What are the police good for?
British cops have to focus on actual crimes
Unfortunately, it’s also the home of West Yorkshire Police.
No offence to the diligent and hard-working individual cops who pound the streets of Leeds, Huddersfield et cetera — it’s a difficult and often thankless job — but the force as a whole is making an implicit argument in favour of the people who wanted to defund the police. In a country riddled with embarrassing institutions, it stands out for its chronic inadequacy. “Useless”, in many cases, would be too flattering because that which is useless is not actively malign. “Pernicious”, in such cases, might be more appropriate.
This is strong language, I accept, but amply justified. It was West Yorkshire Police which recorded the slight accidental scuffing of a copy of the Quran at a Wakefield secondary school as a “hate incident”. One of its officers subsequently attended a public meeting about the event — nodding along as representatives of local Muslims denounced the four schoolboys involved, who had been suspended and showered with threats.
At one point, a Muslim councillor declared that “to her credit” the mother of one of the boys had decided not to press charges against people who had sent her son death threats. The nodding dog of a police officer said nothing. Bear that in mind as you see what kind of speech inspires his colleagues to leap into action.
Now, you see, West Yorkshire Police are in the news again after all but sending the firearms unit out to arrest a drunk autistic 16-year-old girl in Leeds who had been accused of a “homophobic public order offence”. Thankfully, the girl’s quick thinking mother videoed the incident, which saw her daughter screaming and self-harming in fear as she was manhandled by a squad of stone-faced officers, for apparently — and I hope you’re sitting down for this — saying that a policewoman looked like her lesbian nan. The horror! Perhaps she should have made death threats instead.
West Yorkshire police urged people to “avoid reaching conclusions solely on the basis of the social media video” which “only [provided] a very limited snapshot of the circumstances of this incident”. Now, though, they have announced that they won’t be taking further action. I guess those conclusions were the right ones after all.

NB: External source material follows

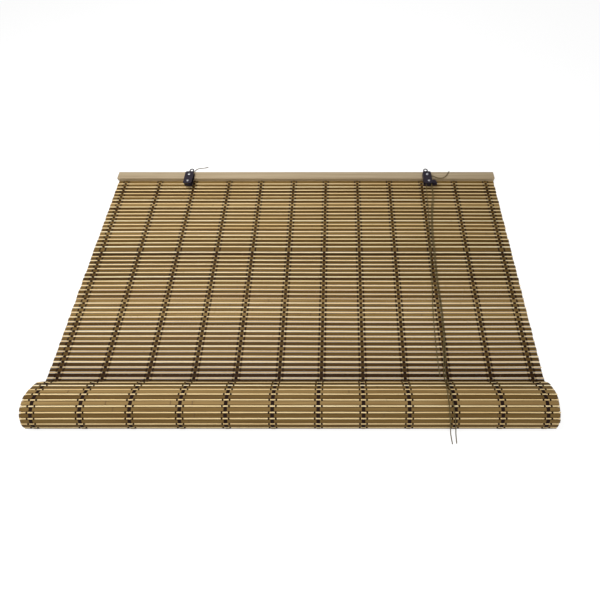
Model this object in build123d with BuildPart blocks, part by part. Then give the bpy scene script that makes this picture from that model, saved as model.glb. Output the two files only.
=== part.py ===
from build123d import *
import math
import os

# Bamboo roll-up blind, lying on its back with the lower part rolled up on top of the sheet.
# X runs along the slats, +Y from the roll to the headrail, +Z up from the surface it lies on.
# Sizes in mm. The origin is the bottom centre of the blind without its cords.

# Driving dimensions
blind_width = 900.0  # length of every slat, stick and rail
sideways_drift = 2.5  # how far the roll has crept to -X against the sheet
row_pitch = 10.24  # one slat and one stick
row_count = 51  # rows from the headrail to the roll
wide_row = 21  # the row with the one broader slat
wide_row_extra = 4.85  # how much broader it is

slat_width = 7.0
slat_thickness = 1.3
stick_diameter = 2.6
weave_gap = 0.05  # between a stick and the warp on either side of it

warp_thickness = 0.4
warp_band_width = 4.8  # the middle band of a warp column
warp_thread_width = 1.6  # the thin band on each side of it
warp_thread_offset = 5.5  # from the middle band to each thin band
warp_inset = 18.6  # from the ends of the slats to the first column
warp_gaps = (81.5, 82.5, 83.5, 76.5, 78.0, 76.5, 75.5, 76.5, 77.0, 78.3, 75.5)  # between columns

rail_width = 21.4
rail_thickness = 8.5
rail_corner = 1.0
rail_lap = 0.2  # how far the rail reaches past the first slat

staple_crown = 10.0
staple_wire = 0.5
staple_leg_width = 1.0
staple_depth = 5.0  # legs in the rail
staple_clearance = 0.05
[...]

Let’s have some more context. Just up the road from Leeds is Rotherham, where the neighbouring South Yorkshire Police completely failed to avert the horrendous systematic criminality of grooming gangs. Huddersfield had its own grooming gang, and South Yorkshire Police have been accused of failing to protect victims. As the Guardian reported in 2016, a review suggested that “West Yorkshire police held the belief that children … were “actively consenting and choosing to become involved” with the men”.
West Yorkshire Police were even accused of failing to protect victims after their abusers had been arrested. “Lucy” told the Independent that the police had promised to “install protective measures” as a response to serious harassment but then did nothing. Where was the energy that the police had when it came to arresting a drunk autistic teenager who was being problematic?

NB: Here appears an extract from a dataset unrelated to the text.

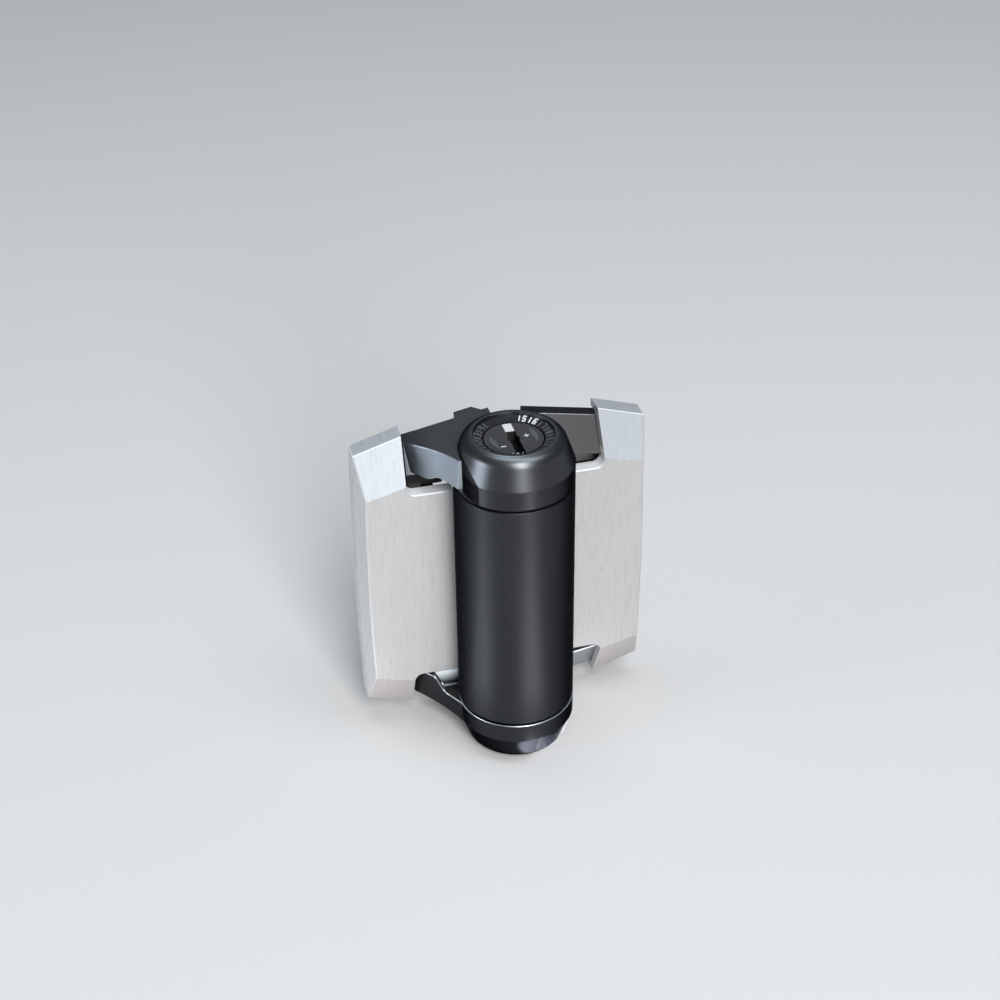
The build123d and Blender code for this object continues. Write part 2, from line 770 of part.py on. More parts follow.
def tail(angle, turn):
    """Bend and straight end of the wire, from the end of the coil inwards."""
    place, heading = coil_point(angle), coil_tangent(angle) * turn
    inward = Vector(-cos(angle), -sin(angle), 0)
    corner = place + heading * tail_bend + inward * tail_bend
    bend = Edge.make_tangent_arc(place, heading, corner)
    return [bend, Edge.make_line(corner, corner + inward * tail_length)]


def torsion_spring():
    """Wire coil from the lower anchor to the upper holder, with its two tails."""
    quarters = round(4 * coil_turns)
    edges = tail(0, -1) + tail(2 * pi * coil_turns, 1)
    for quarter in range(quarters):
        edges += quarter_turn(quarter * pi / 2, (quarter + 1) * pi / 2)
    path = Wire(edges)
    section = Plane(origin=path @ 0, z_dir=path % 0) * Circle(wire_radius)
    pitch = (coil_high - coil_low) / coil_turns
    print("spring length", round(path.length, 1), "least gap", round(pitch - 2 * wire_radius, 2))
    return sweep(section, path=path)


def pivot_pin():
    """Headed pin through the lower eye, with a groove for its clip."""
    head_top = -eye_top
    body = cylinder(pin_radius, head_top - pin_head_height, pin_top)
    body += cylinder(pin_head_radius, head_top - pin_head_height, head_top)
    low = anchor_boss_top + clip_gap
    return body - tube(pin_radius - clip_groove, far, low, low + clip_thickness)


def pin_clip():
    """Open retaining clip in the groove of the pivot pin."""
    low = anchor_boss_top + clip_gap
    body = tube(pin_radius - clip_groove, pin_radius + clip_reach, low, low + clip_thickness)
    half = clip_opening / 2
    return body - block((-half, half), (0, far), (low - 1, low + clip_thickness + 1))


def upper_bush():
    return tube(holder_radius + running_fit, bore_radius, barrel_half - bush_height, barrel_half)


def lower_bush():
    return tube(pin_radius + running_fit, pin_bush_radius, -barrel_half, anchor_boss_top)


def upper_washer():
    inner = holder_radius + washer_bore_room
    return tube(inner, barrel_radius - washer_recess, barrel_half, barrel_half + washer_thickness)


def lower_washer():
    inner = pin_radius + washer_bore_room
    return tube(inner, barrel_radius - washer_recess, -barrel_half - washer_thickness, -barrel_half)


nodes = {
    "post_leaf": post_leaf(),
    "post_backing_plate": to_left(backing_plate()),
    "post_plate_screws": to_left(plate_screws()),
    "upper_knuckle_cap": upper_cap(),
    "upper_snap_ring": snap_wire_ring(snap_start_angle, snap_span_angle),
    "dial_ring": dial_ring(),
    "click_spring": click_spring(),
    "lower_knuckle_cap": to_bottom(blank_cap(lower_arm, lower_flat_reach, lower_flat_lean)),
    "lower_snap_ring": to_bottom(snap_wire_ring(snap_start_angle, snap_span_angle)),
    "lower_plug": lower_plug(),
    "pivot_pin": pivot_pin(),
    "pivot_pin_clip": pin_clip(),
    "tension_dial": tension_dial(),
    "dial_pointer": dial_pointer(),
    "ratchet_wheel": ratchet_wheel(),
    "spring_holder": spring_holder(),
    "gate_leaf": gate_leaf(),
    "upper_bush": upper_bush(),
    "lower_bush": lower_bush(),
    "upper_thrust_washer": upper_washer(),
    "lower_thrust_washer": lower_washer(),
    "spring_anchor": spring_anchor(),
    "torsion_spring": torsion_spring(),
    "gate_backing_plate": backing_plate(),
    "gate_plate_screws": plate_screws(),
    "post_cover": to_left(cover()),
    "post_cover_carrier": to_left(cover_carrier()),
    "gate_cover": cover(),
    "gate_cover_carrier": cover_carrier(),
}

os.makedirs("parts", exist_ok=True)
for name, shape in nodes.items():
    export_step(shape, f"parts/{name}.step")
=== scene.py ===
"""Self-closing gate hinge: looks, floor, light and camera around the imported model. Lengths in metres."""

from math import atan2, cos, pi, radians, sin

import bmesh
import bpy
from mathutils import Matrix, Vector


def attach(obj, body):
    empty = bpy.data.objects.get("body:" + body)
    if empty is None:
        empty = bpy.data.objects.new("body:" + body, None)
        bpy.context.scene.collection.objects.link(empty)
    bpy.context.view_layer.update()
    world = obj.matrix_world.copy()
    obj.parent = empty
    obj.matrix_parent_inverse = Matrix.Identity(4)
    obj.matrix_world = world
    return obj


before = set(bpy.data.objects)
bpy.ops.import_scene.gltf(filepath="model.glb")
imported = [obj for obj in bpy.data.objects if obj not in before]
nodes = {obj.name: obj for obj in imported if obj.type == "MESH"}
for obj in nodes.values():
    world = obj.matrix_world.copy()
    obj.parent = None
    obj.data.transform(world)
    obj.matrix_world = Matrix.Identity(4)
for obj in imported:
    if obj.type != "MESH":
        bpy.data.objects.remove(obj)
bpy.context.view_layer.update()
scene = bpy.context.scene
MM = 0.001

# Places on the barrel, its caps and its dial, in millimetres
BARREL_RADIUS = 16.0
BARREL_EDGE = (BARREL_RADIUS + 0.1, BARREL_RADIUS + 0.25)
CONE_START = (40.7, 41.1)
CROWN = (46.0, 48.7)
RIM = (48.75, 48.95)
LOWER_RING_EDGE = (-36, -35)
DISC_TOP = 47.35
SLOT_SHADE = (DISC_TOP - 0.5, DISC_TOP - 0.1)
POINTER_TOP = (47.0, 47.1)
RING_INNER = 8.1
RING_OUTER = 10.6
RING_TOP = 48.0
RING_FALL = 0.65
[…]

It’s infuriating how common it is to see the police come down on harmless unfashionable behaviour — people silently praying outside abortion clinics, say, or mildly offering a traditional view on Christian sexual ethics — like ten tons of concrete as serious crimes go unhindered.
Burglaries, for example, are not as serious as grooming gangs, of course, but they are still invasive and frightening, and lead to the grievous loss of property. In West Yorkshire, a whopping 83 per cent of burglaries go unsolved. Granted, sometimes a burglar will leave no trace and remain unidentifiable enough that even Sherlock Holmes couldn’t catch him. But with figures like that, the police shouldn’t be rampaging around menacing teenagers for using the word “lesbian”. How many homes were being broken into as the cops dragged an autistic kid off to the station for being vaguely un-PC?
Heads should roll for this. West Yorkshire Police have limply claimed to be developing their approach to “neurodiversity”, but while the girl’s condition makes her treatment especially appalling it would still have been appalling if she was a harmless 16-year-old without it. The problem was not that she was autistic — that just rubbed salt into the wounds.
Standards have to change so that the police will focus on actual crimes
Standards have to change so that the police will focus on actual crimes. Suella Braverman’s tightening of the definition of what counts as a “non-crime hate incident” was welcome but clearly insufficient. The Free Speech Union have plausibly argued that the girl’s words shouldn’t have amounted to an arrestable offence in a technical as well as moral sense, but as long as the police think they have the power to arrest people, people will be arrested.
Hopefully, the girl isn’t too traumatised. If she is suffering in the aftermath of the incident, she can be consoled with the thought that she didn’t face something really terrible, like being compared to someone’s lesbian nan.